#### [Description of the task]
Reproduce only the lines from the one containing "attach(row, body)" through the one containing "attach(closure, body)", exactly as written and with both ends included.
-----
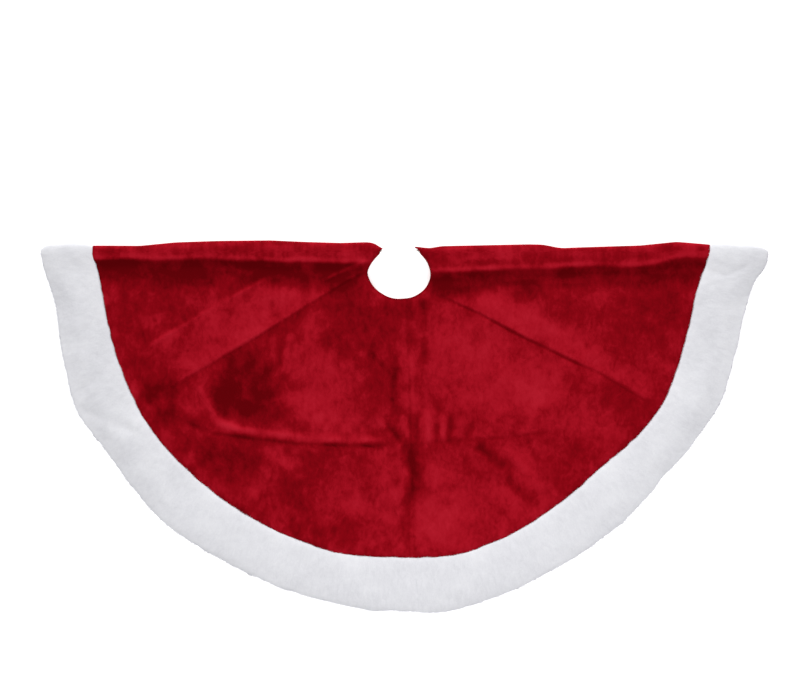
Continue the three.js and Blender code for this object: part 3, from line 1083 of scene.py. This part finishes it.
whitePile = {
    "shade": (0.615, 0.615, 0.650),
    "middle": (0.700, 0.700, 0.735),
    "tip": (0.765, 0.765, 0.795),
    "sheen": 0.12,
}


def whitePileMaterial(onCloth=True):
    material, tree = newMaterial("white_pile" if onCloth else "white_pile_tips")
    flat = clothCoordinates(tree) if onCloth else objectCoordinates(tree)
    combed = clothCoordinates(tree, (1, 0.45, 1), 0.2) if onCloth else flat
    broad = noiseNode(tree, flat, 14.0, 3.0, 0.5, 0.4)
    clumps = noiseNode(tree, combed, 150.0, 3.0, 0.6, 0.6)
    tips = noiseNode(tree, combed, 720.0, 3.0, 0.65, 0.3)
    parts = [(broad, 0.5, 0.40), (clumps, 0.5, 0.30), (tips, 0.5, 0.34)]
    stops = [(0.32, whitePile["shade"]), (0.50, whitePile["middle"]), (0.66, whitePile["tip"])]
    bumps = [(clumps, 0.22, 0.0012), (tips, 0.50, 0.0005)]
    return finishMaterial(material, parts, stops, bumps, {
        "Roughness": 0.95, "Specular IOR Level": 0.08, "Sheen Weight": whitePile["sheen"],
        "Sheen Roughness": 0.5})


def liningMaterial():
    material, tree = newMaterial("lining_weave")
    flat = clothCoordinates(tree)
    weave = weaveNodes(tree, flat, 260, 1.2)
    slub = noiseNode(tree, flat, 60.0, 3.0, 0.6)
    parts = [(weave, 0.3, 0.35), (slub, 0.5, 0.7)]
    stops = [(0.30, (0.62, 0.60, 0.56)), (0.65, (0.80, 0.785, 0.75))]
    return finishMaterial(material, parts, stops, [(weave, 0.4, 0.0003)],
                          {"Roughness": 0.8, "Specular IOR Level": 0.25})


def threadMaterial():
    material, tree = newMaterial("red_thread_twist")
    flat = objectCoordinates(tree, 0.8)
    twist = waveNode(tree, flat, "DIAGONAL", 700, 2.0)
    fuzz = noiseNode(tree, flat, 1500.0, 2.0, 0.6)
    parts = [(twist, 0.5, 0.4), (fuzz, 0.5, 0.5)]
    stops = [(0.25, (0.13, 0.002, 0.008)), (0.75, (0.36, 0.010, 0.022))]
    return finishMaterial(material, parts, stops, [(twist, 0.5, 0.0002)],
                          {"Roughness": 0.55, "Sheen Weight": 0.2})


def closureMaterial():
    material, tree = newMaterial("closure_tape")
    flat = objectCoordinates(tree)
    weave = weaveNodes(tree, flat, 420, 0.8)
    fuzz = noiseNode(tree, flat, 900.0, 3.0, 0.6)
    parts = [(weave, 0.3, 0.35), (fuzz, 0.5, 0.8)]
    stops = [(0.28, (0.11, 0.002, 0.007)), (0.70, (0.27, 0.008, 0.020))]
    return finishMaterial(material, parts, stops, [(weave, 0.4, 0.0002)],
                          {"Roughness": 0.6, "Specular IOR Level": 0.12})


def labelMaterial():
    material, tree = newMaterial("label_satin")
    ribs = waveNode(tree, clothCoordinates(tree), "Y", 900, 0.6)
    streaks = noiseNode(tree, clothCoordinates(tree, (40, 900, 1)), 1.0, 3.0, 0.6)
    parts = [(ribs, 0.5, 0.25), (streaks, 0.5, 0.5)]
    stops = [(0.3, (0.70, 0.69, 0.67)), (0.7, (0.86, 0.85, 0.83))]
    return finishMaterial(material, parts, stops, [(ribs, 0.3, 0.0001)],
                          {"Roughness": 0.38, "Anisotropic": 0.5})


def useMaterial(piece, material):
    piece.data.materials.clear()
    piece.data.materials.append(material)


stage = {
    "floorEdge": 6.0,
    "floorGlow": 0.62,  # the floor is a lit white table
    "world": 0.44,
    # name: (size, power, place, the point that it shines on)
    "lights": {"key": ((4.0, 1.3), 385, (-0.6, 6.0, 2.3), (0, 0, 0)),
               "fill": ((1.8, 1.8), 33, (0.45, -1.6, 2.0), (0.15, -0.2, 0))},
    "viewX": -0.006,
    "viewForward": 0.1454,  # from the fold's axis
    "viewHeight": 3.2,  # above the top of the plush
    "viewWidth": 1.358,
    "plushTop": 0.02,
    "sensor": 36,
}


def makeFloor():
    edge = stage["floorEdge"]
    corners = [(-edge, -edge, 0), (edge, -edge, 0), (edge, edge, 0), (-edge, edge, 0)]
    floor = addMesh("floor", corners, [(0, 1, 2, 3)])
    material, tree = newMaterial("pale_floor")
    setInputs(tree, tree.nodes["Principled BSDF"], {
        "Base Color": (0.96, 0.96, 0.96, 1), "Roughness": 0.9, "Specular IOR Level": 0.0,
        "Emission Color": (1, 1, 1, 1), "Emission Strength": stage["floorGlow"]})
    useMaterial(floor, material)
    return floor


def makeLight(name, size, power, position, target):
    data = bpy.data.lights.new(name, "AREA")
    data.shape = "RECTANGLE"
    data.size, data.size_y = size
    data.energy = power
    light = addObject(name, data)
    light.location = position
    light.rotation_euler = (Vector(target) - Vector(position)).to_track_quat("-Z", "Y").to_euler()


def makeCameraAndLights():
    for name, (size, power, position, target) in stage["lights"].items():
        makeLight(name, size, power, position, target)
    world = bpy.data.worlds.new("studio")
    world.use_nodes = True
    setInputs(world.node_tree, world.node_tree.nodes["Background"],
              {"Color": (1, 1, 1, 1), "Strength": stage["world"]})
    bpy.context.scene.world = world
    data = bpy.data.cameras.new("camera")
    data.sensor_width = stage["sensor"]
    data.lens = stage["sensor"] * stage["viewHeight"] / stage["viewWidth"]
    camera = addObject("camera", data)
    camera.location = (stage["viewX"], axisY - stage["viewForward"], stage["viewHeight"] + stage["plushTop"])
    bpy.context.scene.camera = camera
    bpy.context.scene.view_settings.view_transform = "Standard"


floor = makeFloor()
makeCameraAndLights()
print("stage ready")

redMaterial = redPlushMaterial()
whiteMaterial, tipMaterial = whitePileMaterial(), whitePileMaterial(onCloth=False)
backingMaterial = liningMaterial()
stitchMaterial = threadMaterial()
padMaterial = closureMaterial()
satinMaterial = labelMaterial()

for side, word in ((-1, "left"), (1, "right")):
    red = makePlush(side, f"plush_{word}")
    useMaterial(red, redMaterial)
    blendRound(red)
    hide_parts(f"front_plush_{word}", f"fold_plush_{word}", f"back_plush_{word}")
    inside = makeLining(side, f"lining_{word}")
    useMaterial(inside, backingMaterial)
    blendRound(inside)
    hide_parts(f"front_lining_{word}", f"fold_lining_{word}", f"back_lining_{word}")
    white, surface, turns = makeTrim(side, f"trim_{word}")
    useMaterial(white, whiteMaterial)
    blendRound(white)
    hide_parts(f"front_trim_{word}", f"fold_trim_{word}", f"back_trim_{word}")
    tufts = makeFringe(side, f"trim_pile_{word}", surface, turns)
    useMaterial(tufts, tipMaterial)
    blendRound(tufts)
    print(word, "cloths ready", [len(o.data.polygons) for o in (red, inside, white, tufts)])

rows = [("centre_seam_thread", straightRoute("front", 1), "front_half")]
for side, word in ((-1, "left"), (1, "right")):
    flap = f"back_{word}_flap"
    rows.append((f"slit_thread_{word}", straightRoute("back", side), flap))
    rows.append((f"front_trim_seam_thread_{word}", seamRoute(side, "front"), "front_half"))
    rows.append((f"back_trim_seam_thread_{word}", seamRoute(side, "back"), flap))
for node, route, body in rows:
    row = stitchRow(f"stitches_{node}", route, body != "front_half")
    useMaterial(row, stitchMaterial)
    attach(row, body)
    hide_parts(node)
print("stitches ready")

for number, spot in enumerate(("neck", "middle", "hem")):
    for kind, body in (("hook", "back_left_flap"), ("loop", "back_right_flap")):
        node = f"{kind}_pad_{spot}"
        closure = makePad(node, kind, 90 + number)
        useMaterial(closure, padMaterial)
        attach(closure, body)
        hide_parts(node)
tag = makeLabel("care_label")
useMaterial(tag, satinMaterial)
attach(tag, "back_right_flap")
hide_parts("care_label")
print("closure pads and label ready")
-----
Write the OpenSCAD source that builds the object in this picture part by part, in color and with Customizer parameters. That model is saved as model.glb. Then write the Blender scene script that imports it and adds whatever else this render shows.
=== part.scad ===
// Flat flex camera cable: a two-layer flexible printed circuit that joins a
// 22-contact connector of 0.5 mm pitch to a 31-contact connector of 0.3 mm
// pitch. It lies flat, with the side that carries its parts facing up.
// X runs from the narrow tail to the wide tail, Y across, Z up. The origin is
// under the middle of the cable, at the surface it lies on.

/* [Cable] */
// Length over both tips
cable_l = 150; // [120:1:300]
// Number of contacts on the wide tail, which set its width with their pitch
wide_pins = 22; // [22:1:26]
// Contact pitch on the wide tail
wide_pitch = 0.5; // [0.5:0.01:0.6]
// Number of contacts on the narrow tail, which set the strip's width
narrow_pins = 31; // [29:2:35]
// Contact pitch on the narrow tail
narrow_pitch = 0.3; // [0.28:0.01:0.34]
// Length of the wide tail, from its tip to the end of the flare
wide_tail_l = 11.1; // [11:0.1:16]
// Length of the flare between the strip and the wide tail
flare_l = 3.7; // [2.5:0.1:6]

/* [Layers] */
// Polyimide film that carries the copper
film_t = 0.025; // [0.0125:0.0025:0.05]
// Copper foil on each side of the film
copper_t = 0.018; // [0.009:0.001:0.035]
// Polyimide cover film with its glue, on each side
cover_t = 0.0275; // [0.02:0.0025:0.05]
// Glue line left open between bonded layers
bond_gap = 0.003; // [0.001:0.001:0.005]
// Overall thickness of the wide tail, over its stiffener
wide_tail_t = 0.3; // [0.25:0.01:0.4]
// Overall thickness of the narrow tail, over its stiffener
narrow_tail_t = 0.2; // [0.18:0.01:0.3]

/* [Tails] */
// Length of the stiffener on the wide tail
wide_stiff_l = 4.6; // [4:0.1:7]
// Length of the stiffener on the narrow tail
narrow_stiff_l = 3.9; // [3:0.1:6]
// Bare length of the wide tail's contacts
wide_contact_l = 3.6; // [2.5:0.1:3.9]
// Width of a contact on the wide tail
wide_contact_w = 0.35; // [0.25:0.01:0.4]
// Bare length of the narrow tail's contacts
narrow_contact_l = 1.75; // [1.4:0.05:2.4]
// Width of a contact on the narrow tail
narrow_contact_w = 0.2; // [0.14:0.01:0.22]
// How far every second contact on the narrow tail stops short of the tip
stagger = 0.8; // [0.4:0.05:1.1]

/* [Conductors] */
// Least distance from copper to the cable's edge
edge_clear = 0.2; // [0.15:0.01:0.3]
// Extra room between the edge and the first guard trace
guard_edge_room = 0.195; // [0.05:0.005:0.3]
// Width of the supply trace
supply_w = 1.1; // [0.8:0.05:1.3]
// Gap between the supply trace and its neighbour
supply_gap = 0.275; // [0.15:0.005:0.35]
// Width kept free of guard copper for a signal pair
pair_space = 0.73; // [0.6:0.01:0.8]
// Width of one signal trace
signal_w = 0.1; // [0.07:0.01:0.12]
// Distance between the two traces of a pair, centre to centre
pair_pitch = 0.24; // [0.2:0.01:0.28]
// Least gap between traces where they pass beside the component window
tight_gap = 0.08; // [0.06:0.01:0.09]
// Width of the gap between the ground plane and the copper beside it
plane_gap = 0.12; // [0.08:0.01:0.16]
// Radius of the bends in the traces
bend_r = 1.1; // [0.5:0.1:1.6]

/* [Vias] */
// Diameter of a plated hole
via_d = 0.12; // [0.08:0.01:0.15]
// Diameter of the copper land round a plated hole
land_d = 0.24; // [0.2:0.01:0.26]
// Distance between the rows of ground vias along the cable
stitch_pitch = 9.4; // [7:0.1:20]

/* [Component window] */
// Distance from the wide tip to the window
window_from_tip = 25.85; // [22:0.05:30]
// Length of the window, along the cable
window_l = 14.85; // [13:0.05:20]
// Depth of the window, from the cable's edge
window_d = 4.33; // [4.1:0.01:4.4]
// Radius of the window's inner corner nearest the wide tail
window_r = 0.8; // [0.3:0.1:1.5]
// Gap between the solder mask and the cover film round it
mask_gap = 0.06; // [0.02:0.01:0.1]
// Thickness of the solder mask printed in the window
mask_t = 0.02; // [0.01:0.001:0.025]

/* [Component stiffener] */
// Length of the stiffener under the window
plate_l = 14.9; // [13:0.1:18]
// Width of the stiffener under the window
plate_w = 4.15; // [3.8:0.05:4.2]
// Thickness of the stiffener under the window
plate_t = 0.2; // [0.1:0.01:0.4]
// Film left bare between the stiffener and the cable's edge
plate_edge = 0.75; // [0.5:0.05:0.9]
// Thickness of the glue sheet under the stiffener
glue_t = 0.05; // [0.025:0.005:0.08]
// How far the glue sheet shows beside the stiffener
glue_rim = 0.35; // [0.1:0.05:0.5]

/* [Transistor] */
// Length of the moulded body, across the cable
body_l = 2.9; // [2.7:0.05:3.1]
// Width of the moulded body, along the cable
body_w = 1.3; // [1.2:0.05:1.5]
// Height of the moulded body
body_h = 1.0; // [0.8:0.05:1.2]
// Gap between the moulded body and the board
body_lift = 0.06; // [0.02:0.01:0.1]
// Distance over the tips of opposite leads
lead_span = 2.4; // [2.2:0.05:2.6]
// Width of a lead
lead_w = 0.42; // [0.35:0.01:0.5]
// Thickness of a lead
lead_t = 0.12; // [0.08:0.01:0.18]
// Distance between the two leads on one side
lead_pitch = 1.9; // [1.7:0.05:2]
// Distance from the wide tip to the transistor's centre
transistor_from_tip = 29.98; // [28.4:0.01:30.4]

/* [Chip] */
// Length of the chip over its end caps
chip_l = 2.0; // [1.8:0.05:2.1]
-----
#### [Reply]
    attach(row, body)
    hide_parts(node)
print("stitches ready")

for number, spot in enumerate(("neck", "middle", "hem")):
    for kind, body in (("hook", "back_left_flap"), ("loop", "back_right_flap")):
        node = f"{kind}_pad_{spot}"
        closure = makePad(node, kind, 90 + number)
        useMaterial(closure, padMaterial)
        attach(closure, body)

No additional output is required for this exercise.